Schools to return to 5-day, in-person instruction


CHARLESTON — The West Virginia Department of Education decided, Tuesday, that students in pre-kindergarten through eighth grade will return to in-person instruction five days a week and those in ninth through 12th grades will attend five days a week in person for counties that are not red.

During a press conference Friday, Gov. Jim Justice said he wanted a return to in-person learning and asked the state school board to mandate that all counties send students in grades K-8 back to school full time, stating that COVID-19 cases, hospitalizations, and deaths have been dropping to the lowest point since November in the state due to vaccination efforts.

Following the state board’s actions, students in pre-K through eighth grade will attend in-person learning beginning March 3 regardless of the county’s color on the Department of Health Resources County Alert System map.

“The number one priority is having school safe. We understand all the concerns related to going back to school. We know teachers and school staff are working hard and are concerned about safety measures. But so are we, anybody thinks we are not concerned about the safety of our young people, they are wrong,” state BOE President Miller L. Hall said. “We are struggling as a country, we’re struggling, but we will make it through. We have got to be a team and I think in some ways we are fragmented. When you are fragmented, you don’t function well.”

Under the ruling, counties do not have the option to implement full countywide remote learning for Pre-K-8 students. The local county board of education still retains the authority to work with local health officials and to close individual classrooms or schools when a specific health need related to that classroom or school is identified.

Such closures shall be of limited duration and related to the specific health need of the school or classroom. Teachers and staff will continue to provide essential student support services including meals, student engagement, all special education services, and support to at-risk students.

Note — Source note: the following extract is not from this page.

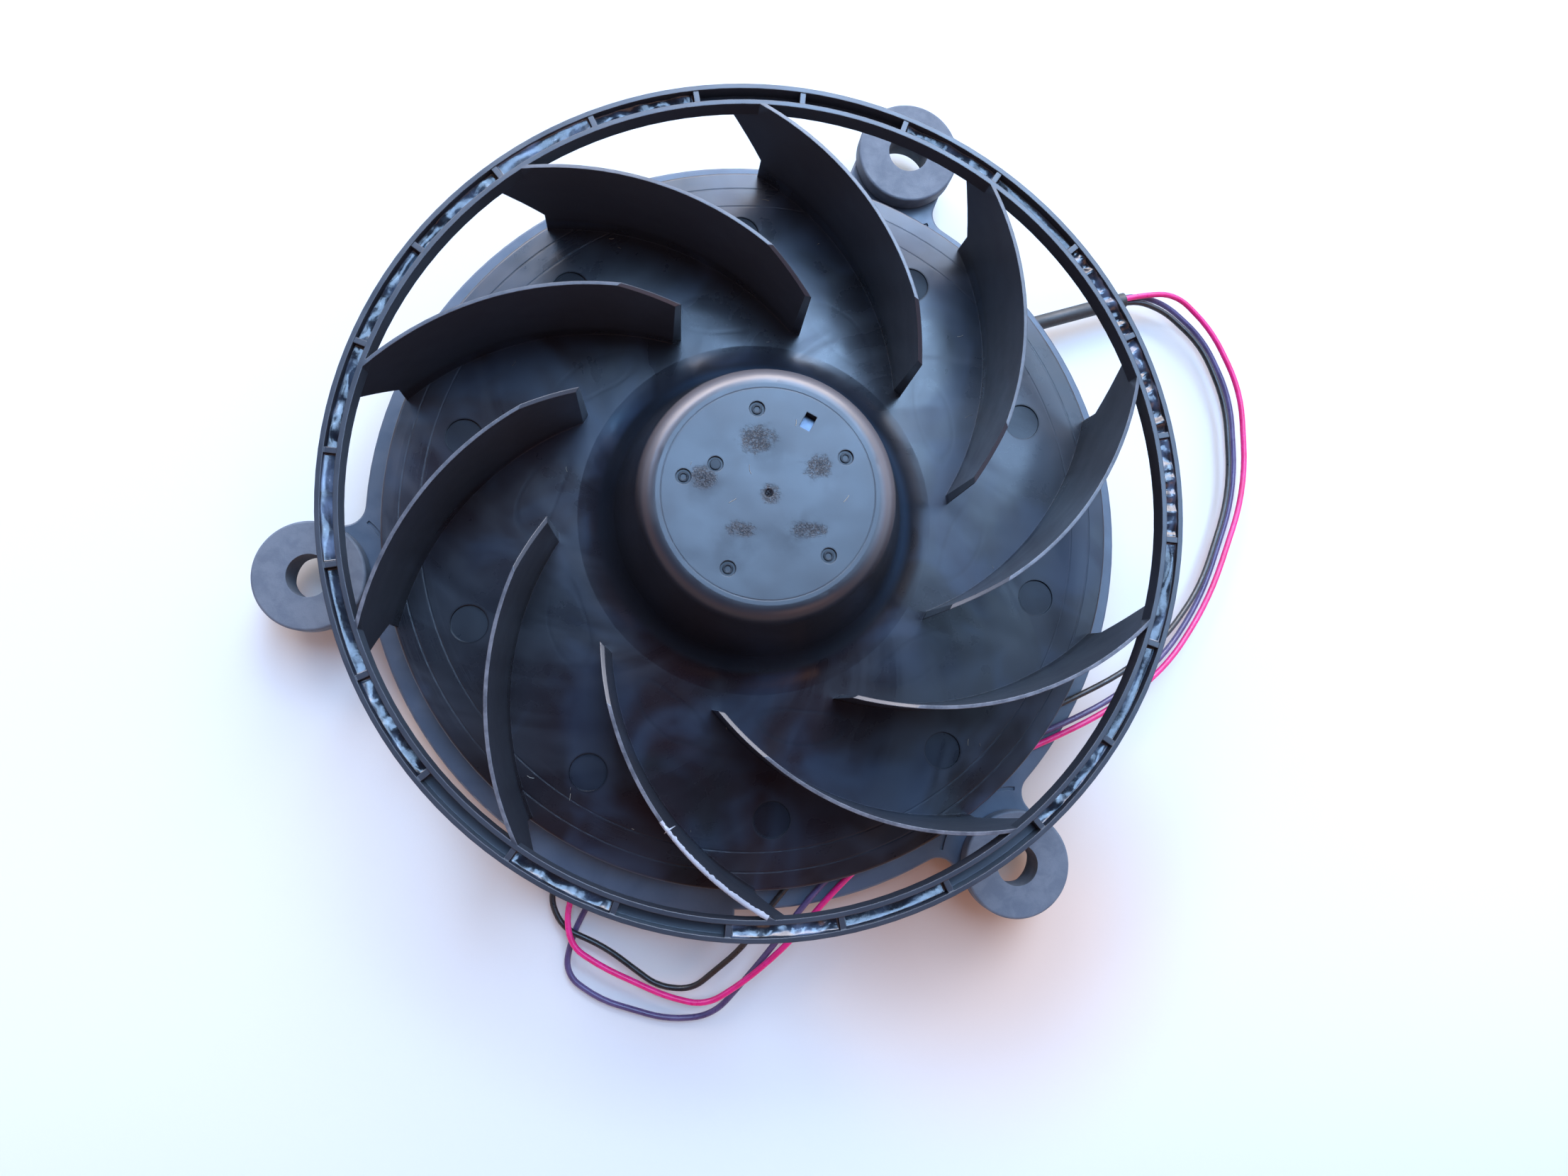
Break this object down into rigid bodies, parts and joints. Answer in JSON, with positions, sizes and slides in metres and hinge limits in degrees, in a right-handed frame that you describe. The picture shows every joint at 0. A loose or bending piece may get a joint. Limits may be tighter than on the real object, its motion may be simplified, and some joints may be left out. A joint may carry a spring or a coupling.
{
  "type": "three-eared blower fan",
  "caption": "External-rotor cooling fan: a shrouded impeller with backward-curved blades turns on a bracket with rubber-bushed ears and a loose cable.",
  "frame": {"origin": "centre of the circle through the three mounting bushes, in the plane of the bushes' lower faces", "axes": "+Z is the spin axis, from the bracket to the nose of the hub; one ear lies at 67.3 degrees from +X"},
  "size_m": [0.2051, 0.1877, 0.0471],
  "materials": {
    "impeller_plastic": "satin glass-filled black",
    "bracket_plastic": "satin glass-filled black",
    "bush_rubber": "matte",
    "clear_resin": "glossy, set",
    "yoke_steel": "zinc plated",
    "ferrite": "matte sintered",
    "brass": "turned",
    "shaft_steel": "ground",
    "zinc_steel": "zinc plated",
    "nylon": "natural",
    "sintered_bronze": "oil-filled sintered",
    "core_steel": "stacked laminations",
    "copper_winding": "enamelled",
    "tinned_brass": "tin plated",
    "board_laminate": "solder mask",
    "chip_epoxy": "moulded epoxy",
    "capacitor_can": "sleeved can",
    "wire_red": "insulation",
    "wire_violet": "insulation",
    "wire_black": "insulation",
    "sleeve_black": "shrunk sleeve",
    "plug_nylon": "natural"
  },
  "bodies": {
    "motor_base": {"motor_bracket": "bracket_plastic", "upper_bush": "bush_rubber", "left_bush": "bush_rubber", "right_bush": "bush_rubber", "bearing_tube": "brass", "lower_bearing": "sintered_bronze", "upper_bearing": "sintered_bronze", "thrust_pad": "nylon", "stator_core": "core_steel", "upper_insulator": "nylon", "lower_insulator": "nylon", "stator_windings": "copper_winding", "winding_pins": "tinned_brass", "circuit_board": "board_laminate", "board_screws": "zinc_steel", "hall_sensor": "chip_epoxy", "driver_chip": "chip_epoxy", "filter_capacitor": "capacitor_can", "cable_grommet": "bush_rubber", "cable_sleeve": "sleeve_black", "red_wire": "wire_red", "violet_wire": "wire_violet", "black_wire": "wire_black", "connector_housing": "plug_nylon", "crimp_terminals": "tinned_brass"},
    "rotor": {"impeller": "impeller_plastic", "balancing_compound": "clear_resin", "rotor_yoke": "yoke_steel", "ring_magnet": "ferrite", "rotor_boss": "brass", "shaft": "shaft_steel", "retaining_clip": "zinc_steel", "spacer_washer": "nylon"}
  },
  "joints": [
    {"name": "impeller_spin", "type": "hinge", "parent": "motor_base", "child": "rotor", "pos_m": [0, 0, 0.02], "axis": [0, 0, 1], "continuous": true}
  ]
}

Counties that are utilizing classroom teachers to teach both in-person students and full-time students participating in locally designed virtual programs may submit a waiver request to the state superintendent to request the ability to conduct in-person instruction, four days per week to allow sufficient time to support full-time virtual students.

High schools will attend school in-person unless the county is red on the DHHR County Alert System Map but will go from in-person to remote learning the day after the county turns red on the map.

Parents will continue to have the ability to choose a virtual learning option for their children no matter the grade level.

The state board’s next meeting will be in Charleston on March 10.